My room was lovely. Small, cosy, a tea pot, green tea and 2 small cups on a tiny table next to the double bed. I made myself some delicious tea. I was so cosy I didn’t really want to leave, but I forced myself out into the bitterly cold day to go for a wander. Hou Hai ( or ‘Back Lakes’) is a 10-15 minute walk from the hotel, and centred around a pleasant lake, which was frozen in places. Skeletal trees clawed at a bleak and icy sky, as though trying to grasp the tiniest bit of warmth that might be left. Grey buildings dotted the side of the lake, with the occasional temple for variety’s sake. It was exactly as I’d imagined Beijing to be.
Night falls fast in the winter. I strolled the path at the side of the lake, pangs of hunger beginning their torment, and found a fantastic Lebanese restaurant (of all places) near the lake, replete with Middle Eastern lute player serenading diners, and kebabs on the menu. Che Gavara adorned the walls, strangely, and young student types from China and other countries in brown coats chatted animatedly kicking back on the sofa. The ‘new’ Beijing post Olympics certainly seems more multi-cultural if this was anything to go by. I ate a lamb kebab with rice and skewers of meat and chicken as I listened to the mesmerizing voice of the lute player and wondered if I really was in China.

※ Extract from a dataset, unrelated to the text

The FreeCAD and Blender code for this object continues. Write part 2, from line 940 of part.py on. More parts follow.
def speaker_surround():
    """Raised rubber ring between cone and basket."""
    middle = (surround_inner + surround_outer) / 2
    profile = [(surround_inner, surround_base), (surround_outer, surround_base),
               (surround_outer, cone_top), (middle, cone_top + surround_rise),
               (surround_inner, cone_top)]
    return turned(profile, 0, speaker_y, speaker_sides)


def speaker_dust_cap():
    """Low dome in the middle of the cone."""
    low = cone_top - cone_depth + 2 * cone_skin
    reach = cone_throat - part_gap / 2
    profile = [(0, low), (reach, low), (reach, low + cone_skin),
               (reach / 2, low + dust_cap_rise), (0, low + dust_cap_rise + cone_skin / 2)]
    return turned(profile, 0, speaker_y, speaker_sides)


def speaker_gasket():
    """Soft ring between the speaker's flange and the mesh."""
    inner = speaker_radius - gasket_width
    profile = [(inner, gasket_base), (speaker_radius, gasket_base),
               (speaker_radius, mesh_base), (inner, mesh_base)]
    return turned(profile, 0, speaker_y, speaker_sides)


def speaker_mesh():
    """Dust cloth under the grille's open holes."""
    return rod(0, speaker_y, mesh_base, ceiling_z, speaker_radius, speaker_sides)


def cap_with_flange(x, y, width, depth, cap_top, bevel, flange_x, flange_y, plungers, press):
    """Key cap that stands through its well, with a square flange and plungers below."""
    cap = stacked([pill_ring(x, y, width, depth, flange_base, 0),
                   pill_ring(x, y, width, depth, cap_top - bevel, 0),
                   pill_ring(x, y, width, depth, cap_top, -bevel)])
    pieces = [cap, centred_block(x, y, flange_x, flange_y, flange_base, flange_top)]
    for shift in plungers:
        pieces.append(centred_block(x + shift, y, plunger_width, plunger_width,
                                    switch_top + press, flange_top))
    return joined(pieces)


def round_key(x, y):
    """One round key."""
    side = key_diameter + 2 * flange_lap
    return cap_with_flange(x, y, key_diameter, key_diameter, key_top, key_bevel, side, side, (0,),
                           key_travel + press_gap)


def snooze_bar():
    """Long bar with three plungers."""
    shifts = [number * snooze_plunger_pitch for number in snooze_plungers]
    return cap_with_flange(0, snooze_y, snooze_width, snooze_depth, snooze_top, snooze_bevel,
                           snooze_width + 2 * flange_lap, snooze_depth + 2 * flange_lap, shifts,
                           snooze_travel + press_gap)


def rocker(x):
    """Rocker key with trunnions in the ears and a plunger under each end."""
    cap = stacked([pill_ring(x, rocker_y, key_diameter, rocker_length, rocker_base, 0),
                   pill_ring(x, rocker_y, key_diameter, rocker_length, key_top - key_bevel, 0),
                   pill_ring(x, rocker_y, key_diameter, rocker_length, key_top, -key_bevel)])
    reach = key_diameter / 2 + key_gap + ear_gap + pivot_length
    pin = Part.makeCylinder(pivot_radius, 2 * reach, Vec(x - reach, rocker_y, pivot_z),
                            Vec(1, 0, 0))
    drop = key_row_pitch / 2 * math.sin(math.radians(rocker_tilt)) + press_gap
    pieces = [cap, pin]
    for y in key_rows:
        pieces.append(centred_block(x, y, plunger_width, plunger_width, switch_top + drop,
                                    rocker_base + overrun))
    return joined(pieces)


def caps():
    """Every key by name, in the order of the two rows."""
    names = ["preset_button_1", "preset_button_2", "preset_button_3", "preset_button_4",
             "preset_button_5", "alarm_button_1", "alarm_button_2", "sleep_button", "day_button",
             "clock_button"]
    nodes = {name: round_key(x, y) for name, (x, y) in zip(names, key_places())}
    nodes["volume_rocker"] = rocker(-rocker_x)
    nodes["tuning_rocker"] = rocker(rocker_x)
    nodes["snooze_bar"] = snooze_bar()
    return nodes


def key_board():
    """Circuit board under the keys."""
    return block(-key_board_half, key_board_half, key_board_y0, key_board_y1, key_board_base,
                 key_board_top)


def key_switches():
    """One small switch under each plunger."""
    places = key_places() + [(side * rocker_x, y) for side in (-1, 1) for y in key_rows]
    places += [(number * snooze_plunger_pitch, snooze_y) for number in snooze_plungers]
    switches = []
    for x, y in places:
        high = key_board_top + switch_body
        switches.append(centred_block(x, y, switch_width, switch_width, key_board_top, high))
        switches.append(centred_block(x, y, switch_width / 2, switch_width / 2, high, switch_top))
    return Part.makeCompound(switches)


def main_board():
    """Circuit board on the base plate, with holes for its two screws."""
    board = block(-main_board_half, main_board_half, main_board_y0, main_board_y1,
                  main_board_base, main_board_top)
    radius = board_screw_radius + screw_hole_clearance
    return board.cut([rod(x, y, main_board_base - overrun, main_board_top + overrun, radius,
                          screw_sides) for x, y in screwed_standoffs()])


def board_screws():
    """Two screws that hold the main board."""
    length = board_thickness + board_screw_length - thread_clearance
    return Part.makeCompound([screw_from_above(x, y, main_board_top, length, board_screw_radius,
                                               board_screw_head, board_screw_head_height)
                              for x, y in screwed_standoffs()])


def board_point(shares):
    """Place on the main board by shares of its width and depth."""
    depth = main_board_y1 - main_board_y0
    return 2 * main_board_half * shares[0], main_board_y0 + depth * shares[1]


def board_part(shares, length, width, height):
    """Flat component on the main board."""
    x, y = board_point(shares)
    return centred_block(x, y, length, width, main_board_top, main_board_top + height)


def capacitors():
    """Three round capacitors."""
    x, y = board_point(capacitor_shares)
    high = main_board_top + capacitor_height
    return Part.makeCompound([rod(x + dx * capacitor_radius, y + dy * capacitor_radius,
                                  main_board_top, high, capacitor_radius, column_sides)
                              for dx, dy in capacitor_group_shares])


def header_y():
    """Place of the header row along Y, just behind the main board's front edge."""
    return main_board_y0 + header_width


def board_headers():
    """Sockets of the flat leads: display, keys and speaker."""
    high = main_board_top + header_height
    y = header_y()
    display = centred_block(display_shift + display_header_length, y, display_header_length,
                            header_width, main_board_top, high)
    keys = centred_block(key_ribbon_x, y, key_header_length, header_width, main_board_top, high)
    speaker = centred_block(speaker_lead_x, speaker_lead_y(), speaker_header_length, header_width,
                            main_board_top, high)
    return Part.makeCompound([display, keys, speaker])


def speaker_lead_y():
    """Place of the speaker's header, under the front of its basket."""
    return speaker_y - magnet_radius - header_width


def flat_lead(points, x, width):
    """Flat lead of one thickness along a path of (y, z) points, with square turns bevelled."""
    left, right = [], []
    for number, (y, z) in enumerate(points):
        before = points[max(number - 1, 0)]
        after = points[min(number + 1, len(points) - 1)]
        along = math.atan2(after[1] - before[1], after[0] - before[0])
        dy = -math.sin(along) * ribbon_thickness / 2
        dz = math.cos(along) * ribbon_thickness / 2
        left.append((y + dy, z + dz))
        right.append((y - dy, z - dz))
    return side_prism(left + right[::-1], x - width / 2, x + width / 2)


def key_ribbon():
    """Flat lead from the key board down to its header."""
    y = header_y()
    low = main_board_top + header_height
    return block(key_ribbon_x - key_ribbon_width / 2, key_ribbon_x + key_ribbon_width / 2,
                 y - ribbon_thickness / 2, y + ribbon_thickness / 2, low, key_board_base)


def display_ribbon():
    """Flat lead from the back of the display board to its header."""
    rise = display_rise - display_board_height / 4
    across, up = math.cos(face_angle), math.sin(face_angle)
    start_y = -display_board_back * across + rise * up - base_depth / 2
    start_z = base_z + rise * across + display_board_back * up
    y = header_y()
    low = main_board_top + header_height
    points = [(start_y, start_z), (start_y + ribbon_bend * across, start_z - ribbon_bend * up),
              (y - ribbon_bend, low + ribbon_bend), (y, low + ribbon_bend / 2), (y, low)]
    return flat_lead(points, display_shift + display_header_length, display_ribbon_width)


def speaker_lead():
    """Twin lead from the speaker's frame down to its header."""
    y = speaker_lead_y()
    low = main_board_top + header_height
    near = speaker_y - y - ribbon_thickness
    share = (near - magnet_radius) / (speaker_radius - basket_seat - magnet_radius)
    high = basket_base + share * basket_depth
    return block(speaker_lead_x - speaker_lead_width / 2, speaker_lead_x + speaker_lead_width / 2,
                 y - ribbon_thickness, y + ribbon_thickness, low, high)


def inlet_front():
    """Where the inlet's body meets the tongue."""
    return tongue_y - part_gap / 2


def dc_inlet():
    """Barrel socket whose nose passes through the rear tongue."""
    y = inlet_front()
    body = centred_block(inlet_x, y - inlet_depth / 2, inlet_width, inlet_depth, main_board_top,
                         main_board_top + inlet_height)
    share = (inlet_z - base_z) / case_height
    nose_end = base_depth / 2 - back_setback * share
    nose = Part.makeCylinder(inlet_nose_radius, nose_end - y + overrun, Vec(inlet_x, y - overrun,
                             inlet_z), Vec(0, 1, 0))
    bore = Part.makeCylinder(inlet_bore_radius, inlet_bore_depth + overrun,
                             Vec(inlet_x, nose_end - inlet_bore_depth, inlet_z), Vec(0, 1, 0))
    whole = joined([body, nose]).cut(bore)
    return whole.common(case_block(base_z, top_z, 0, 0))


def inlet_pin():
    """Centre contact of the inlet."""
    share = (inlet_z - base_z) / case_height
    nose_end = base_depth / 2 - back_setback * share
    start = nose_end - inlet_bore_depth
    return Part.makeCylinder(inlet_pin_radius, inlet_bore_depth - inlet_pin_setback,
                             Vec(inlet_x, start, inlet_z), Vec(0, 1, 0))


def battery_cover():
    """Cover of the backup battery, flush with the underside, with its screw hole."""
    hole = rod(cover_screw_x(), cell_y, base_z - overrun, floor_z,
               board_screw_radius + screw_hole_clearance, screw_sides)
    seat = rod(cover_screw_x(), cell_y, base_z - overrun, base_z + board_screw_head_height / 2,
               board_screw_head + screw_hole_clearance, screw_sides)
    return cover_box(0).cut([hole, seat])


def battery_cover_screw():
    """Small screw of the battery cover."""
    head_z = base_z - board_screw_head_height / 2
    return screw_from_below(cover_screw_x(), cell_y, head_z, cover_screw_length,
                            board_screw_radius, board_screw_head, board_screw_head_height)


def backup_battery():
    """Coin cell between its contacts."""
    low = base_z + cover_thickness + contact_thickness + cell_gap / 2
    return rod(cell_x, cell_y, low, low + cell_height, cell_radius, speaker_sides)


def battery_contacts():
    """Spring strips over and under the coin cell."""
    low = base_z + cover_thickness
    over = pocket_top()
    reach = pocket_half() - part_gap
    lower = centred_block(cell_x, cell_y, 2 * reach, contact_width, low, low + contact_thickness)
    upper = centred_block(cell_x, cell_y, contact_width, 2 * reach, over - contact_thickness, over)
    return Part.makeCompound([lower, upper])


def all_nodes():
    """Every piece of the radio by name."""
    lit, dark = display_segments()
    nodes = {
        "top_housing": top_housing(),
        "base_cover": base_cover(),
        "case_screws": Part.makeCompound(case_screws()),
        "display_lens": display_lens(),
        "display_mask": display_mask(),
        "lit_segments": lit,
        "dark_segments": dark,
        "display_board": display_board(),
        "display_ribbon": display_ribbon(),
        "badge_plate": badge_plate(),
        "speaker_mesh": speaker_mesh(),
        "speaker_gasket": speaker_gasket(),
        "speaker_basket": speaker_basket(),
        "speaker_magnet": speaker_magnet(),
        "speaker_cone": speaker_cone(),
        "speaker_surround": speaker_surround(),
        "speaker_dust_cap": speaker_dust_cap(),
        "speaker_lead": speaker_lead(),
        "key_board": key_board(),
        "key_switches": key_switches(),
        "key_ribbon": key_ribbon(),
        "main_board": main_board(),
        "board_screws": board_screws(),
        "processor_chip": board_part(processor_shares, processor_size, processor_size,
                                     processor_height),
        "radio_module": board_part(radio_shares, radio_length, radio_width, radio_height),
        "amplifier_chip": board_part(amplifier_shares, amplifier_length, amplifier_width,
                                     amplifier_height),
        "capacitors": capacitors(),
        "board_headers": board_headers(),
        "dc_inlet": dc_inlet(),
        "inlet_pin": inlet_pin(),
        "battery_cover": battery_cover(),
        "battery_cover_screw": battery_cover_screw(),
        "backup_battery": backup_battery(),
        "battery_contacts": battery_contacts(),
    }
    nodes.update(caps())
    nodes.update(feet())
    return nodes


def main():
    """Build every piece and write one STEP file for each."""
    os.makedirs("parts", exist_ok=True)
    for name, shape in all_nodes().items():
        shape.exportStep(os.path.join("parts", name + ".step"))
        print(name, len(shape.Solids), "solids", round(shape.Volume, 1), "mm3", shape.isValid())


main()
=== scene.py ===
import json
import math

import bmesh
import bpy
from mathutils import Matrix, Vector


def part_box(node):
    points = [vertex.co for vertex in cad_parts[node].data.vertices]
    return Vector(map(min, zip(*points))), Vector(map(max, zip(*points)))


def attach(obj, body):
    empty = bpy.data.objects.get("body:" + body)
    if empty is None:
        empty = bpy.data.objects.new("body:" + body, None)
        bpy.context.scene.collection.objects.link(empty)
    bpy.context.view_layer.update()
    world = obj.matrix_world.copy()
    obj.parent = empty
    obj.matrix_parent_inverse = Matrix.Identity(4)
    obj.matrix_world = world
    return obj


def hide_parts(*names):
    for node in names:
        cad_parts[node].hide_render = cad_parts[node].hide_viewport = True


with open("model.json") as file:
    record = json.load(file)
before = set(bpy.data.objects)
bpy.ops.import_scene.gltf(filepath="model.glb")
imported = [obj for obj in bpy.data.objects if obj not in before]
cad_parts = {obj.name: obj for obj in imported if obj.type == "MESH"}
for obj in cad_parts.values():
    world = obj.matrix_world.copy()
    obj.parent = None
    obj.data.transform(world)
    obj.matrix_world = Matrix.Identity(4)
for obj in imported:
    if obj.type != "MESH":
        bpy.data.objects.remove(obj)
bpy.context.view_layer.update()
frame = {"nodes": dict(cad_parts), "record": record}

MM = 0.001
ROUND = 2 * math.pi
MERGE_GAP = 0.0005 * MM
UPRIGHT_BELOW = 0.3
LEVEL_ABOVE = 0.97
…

Leaving the restaurant was like being slapped across the face with a brittle, icy fish. I walked head bowed into the night and towards the Hou Hai bar strip. “You want lady?” asked a pimp as I approached the comforting sight of neon lights, their reflection cast in the lake full of empty promise as neon lights often are. I politely declined. Every bar I walked past had a huge glass front where you could see live music – a girl alone with a guitar, a duo, or even a full-blown rock band. They performed looking mainly quite depressed, and as I looked in through the floor to ceiling glass panes I was reminded of being in an aquarium. Young chaps with smart trench coats and bleached blonde hair (well, more ginger really) stood at the front of each bar trying to lure you in. It was fucking freezing so I didn’t take much persuading. I found a place selling shisha and Tsingtao.

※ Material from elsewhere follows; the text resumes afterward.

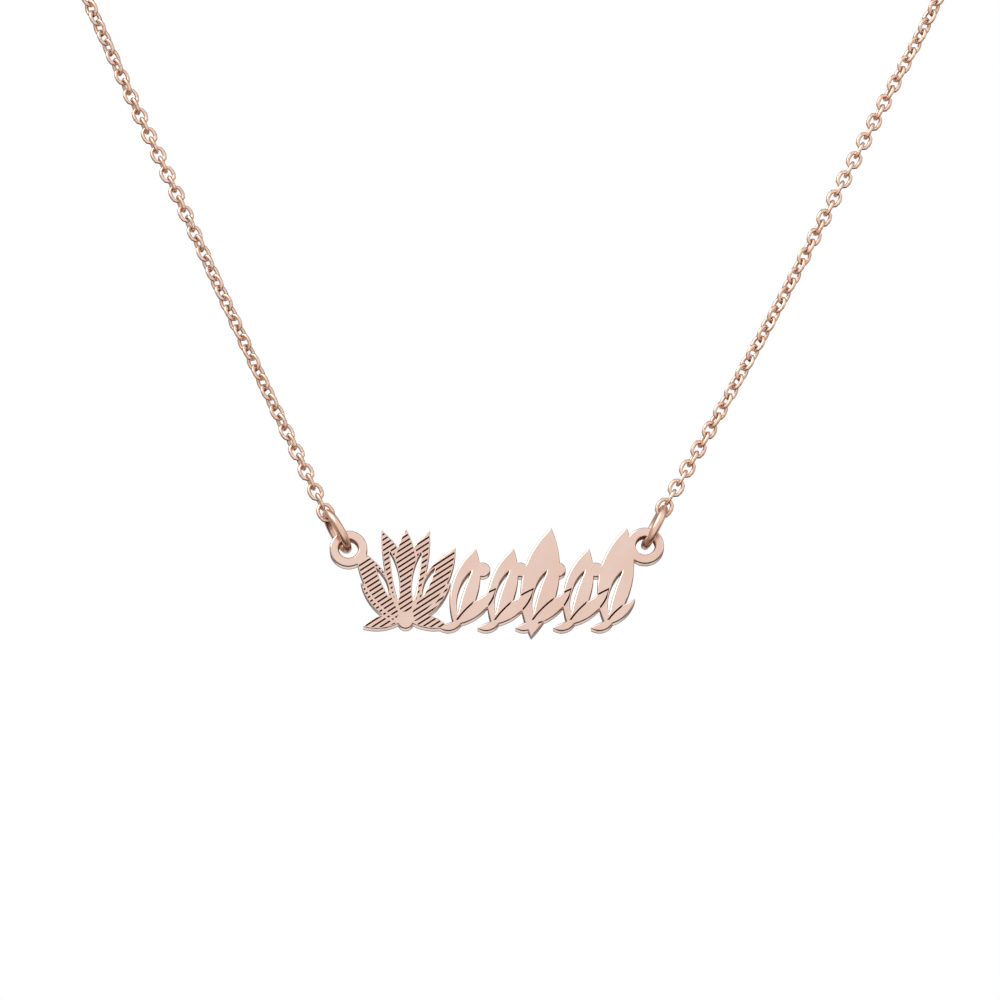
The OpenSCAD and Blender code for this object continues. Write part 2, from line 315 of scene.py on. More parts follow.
@dataclass(frozen=True)
class JumpRing:
    """A round ring of wire, pulled up and out of its eyelet by its strand.

    Attributes:
        eyelet: The hole that it hangs in.
        lean: Degrees by which its strand pulls it to the right of straight up.
        opened: Degrees by which its front is turned to the right about that pull.
        outer_d: Its outer diameter.
        wire_d: Thickness of its wire.
        play: Gap between its wire and the eyelet's rim.
    """

    eyelet: Eyelet
    lean: float
    opened: float
    outer_d: float = 6.2
    wire_d: float = 1.0
    play: float = 0.32

    @property
    def inner(self) -> float:
        """Inner radius."""
        return self.outer_d / 2 - self.wire_d

    @property
    def pull(self) -> Array:
        """Direction in which the strand pulls: up, leaning to the side."""
        a = math.radians(self.lean)
        return np.array([math.sin(a), 0, math.cos(a)])

    @property
    def normal(self) -> Array:
        """Normal of the ring's plane: square to the pull, turned a little about it."""
        return turned(np.cross(self.pull, [0, -1, 0]), self.pull, self.opened)

    @property
    def centre(self) -> Array:
        """Middle of the ring, where its inner circle clears the rim's two corners by the play."""
        half_wall = self.eyelet.plate_t / 2 / math.cos(math.radians(self.opened))
        reach = self.eyelet.bore_d / 2 + math.sqrt((self.inner - self.play) ** 2 - half_wall**2)
        return np.array(self.eyelet.centre) + self.pull * reach

    def build(self, name: str, materials: list[bpy.types.Material]) -> None:
        """Makes the ring in place of its CAD node of the same name."""
        wire = Wire((self.outer_d - self.wire_d) / 2, self.wire_d)
        ring = wire_piece(f"{name}_wire", [
            Copies(wire, self.centre[None], self.pull[None], self.normal[None])])
        dress(ring, Body.CHAIN, materials, name)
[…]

Hou Hai was boring me. It was lovely, but too tranquil. I didn’t have a date, I was alone. I needed more. I went to the main road to try and get a cab. I got talking to a German guy who had been waiting some time. “Is this a good place to get a cab?” I asked. “I don’t think so, they keep driving past me” he replied, shivering. “They don’t understand where I want to go.” I hopped in the next cab that came by, while the one he tried to get once again rejected him. Another victory over the Germans! We drove off as the German cast me a final, icy glare. I wonder if he ever got home that night. I handed my driver a piece of paper with the address of where I wanted to go written in Chinese – a fashionable area called Sanlitun, in the Chaoyang District. We drove down the busy, dark streets, full of traffic, people and life. Around the dominating futuristic Saniltun village shopping arcade, which was all international brands lit up in glaring neon that might as well have read ‘Keep Out’ to me, there are lots of narrower, very busy streets flanked by minimalist bars, trendy cocktail joints, ice-cream shops and coffee shops all stacked on top of each other. I found a place called Cheers Bar, full of African guys each with a Chinese girl dressed like they were in a Hip Hop Video hanging off them. It was only 15 RMB here for a rum and coke, the music was sexy RnB and commercial hits and it reminded me of the Playpen in Osaka. Small, smoky, sleazy. Hit Bar Blu – trendy place with a good vibe and a good mix of locals and foreigners. Had an expensive Blue Lagoon. From here I went to Smugglers Café – a place full of English teachers, Latinas, and hungry Chinese girls hunting foreigners, and a rough and ready vibe. I got a flashback of myself 10 years ago as I watched the young lads, eyes wide, naïve and excited in this foreign land, chat to exotic beauties. From here I popped into Migas Mexican restaurant and bar in a place called Nila Patio. Mcdonalds completed my cultural experience on the first night in Beijing, and I got a taxi home. Sleep didn’t come easy. Neon lights had been turned on beneath my eyelids.